* _Exercise task_:
Nothing but the lines from the one containing "Model this object" down to the one containing "GROOVE_REACH = 0.9", both included, should be echoed, and each exactly as it stands.

* _Data for this exercise_:
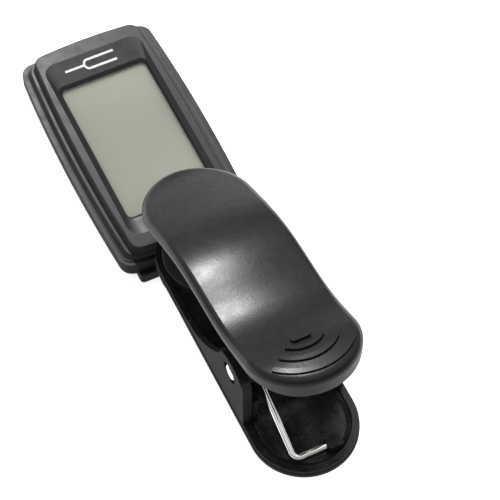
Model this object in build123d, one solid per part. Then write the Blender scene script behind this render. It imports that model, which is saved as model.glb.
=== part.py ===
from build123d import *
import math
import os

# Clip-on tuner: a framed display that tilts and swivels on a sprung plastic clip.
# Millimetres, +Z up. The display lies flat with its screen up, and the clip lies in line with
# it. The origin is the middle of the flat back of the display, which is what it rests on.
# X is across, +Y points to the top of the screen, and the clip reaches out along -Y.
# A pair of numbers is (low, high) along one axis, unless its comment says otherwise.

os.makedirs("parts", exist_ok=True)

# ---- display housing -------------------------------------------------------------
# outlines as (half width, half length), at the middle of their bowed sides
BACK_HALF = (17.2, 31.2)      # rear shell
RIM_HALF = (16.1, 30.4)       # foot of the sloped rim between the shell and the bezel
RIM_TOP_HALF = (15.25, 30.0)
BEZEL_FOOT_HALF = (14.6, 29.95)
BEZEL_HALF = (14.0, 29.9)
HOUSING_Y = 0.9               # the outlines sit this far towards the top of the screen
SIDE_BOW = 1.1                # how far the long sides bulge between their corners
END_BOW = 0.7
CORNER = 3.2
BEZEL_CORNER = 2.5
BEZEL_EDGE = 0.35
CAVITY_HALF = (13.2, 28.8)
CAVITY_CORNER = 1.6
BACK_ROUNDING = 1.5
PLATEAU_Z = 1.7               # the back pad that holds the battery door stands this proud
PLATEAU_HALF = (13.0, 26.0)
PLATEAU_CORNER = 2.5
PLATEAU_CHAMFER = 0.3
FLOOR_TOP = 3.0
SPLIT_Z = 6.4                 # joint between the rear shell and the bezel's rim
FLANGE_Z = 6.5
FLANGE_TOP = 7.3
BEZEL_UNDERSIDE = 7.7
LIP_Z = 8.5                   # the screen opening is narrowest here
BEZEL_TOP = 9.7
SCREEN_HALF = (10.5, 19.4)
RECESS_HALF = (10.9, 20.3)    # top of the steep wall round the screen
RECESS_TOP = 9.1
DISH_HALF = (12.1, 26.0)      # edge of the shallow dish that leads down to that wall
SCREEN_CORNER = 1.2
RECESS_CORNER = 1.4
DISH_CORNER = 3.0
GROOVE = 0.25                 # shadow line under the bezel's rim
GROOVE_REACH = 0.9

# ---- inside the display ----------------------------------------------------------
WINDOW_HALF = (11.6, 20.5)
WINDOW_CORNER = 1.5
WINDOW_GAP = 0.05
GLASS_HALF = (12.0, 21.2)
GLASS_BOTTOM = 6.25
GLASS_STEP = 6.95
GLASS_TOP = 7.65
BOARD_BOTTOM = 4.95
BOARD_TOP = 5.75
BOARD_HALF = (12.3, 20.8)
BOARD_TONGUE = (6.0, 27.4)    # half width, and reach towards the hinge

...

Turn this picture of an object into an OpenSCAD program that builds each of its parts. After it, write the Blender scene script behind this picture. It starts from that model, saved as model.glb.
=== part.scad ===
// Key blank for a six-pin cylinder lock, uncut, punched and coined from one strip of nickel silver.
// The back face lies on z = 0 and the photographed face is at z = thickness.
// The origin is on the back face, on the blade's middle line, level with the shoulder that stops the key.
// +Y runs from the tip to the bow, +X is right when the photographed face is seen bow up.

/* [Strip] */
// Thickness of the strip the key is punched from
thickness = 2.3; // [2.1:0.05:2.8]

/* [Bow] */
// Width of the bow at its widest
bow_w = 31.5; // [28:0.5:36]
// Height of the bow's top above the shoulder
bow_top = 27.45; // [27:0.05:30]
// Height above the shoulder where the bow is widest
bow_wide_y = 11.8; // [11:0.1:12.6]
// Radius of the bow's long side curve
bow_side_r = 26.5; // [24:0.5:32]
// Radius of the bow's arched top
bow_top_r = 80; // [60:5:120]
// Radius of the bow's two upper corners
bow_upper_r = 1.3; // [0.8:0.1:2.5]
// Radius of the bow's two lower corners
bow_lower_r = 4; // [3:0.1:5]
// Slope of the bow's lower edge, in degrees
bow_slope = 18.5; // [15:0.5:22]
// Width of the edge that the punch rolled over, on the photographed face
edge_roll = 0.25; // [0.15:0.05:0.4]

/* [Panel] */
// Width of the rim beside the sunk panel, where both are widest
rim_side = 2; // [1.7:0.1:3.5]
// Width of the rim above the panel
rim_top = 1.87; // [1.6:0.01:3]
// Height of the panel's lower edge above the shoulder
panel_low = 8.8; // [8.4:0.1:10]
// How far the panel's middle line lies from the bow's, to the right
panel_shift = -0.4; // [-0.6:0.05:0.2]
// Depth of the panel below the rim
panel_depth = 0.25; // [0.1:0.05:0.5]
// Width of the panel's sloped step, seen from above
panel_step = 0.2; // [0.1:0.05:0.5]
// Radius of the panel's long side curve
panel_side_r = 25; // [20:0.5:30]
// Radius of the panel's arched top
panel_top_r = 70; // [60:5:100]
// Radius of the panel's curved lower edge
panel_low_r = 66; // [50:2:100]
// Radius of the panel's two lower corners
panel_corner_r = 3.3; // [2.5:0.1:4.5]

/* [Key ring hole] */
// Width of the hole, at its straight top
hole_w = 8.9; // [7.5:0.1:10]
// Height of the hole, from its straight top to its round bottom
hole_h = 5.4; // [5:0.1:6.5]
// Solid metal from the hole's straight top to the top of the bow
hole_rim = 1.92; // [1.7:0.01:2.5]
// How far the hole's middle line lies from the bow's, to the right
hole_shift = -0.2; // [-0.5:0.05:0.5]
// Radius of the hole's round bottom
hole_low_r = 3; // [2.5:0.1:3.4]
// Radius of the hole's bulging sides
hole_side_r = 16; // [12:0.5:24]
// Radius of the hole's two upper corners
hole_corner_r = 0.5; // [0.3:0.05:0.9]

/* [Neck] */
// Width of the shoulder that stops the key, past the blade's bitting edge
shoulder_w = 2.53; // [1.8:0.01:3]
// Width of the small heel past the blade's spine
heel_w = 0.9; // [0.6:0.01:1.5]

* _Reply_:
Model this object in build123d, one solid per part. Then write the Blender scene script behind this render. It imports that model, which is saved as model.glb.
=== part.py ===
from build123d import *
import math
import os

# Clip-on tuner: a framed display that tilts and swivels on a sprung plastic clip.
# Millimetres, +Z up. The display lies flat with its screen up, and the clip lies in line with
# it. The origin is the middle of the flat back of the display, which is what it rests on.
# X is across, +Y points to the top of the screen, and the clip reaches out along -Y.
# A pair of numbers is (low, high) along one axis, unless its comment says otherwise.

os.makedirs("parts", exist_ok=True)

# ---- display housing -------------------------------------------------------------
# outlines as (half width, half length), at the middle of their bowed sides
BACK_HALF = (17.2, 31.2)      # rear shell
RIM_HALF = (16.1, 30.4)       # foot of the sloped rim between the shell and the bezel
RIM_TOP_HALF = (15.25, 30.0)
BEZEL_FOOT_HALF = (14.6, 29.95)
BEZEL_HALF = (14.0, 29.9)
HOUSING_Y = 0.9               # the outlines sit this far towards the top of the screen
SIDE_BOW = 1.1                # how far the long sides bulge between their corners
END_BOW = 0.7
CORNER = 3.2
BEZEL_CORNER = 2.5
BEZEL_EDGE = 0.35
CAVITY_HALF = (13.2, 28.8)
CAVITY_CORNER = 1.6
BACK_ROUNDING = 1.5
PLATEAU_Z = 1.7               # the back pad that holds the battery door stands this proud
PLATEAU_HALF = (13.0, 26.0)
PLATEAU_CORNER = 2.5
PLATEAU_CHAMFER = 0.3
FLOOR_TOP = 3.0
SPLIT_Z = 6.4                 # joint between the rear shell and the bezel's rim
FLANGE_Z = 6.5
FLANGE_TOP = 7.3
BEZEL_UNDERSIDE = 7.7
LIP_Z = 8.5                   # the screen opening is narrowest here
BEZEL_TOP = 9.7
SCREEN_HALF = (10.5, 19.4)
RECESS_HALF = (10.9, 20.3)    # top of the steep wall round the screen
RECESS_TOP = 9.1
DISH_HALF = (12.1, 26.0)      # edge of the shallow dish that leads down to that wall
SCREEN_CORNER = 1.2
RECESS_CORNER = 1.4
DISH_CORNER = 3.0
GROOVE = 0.25                 # shadow line under the bezel's rim
GROOVE_REACH = 0.9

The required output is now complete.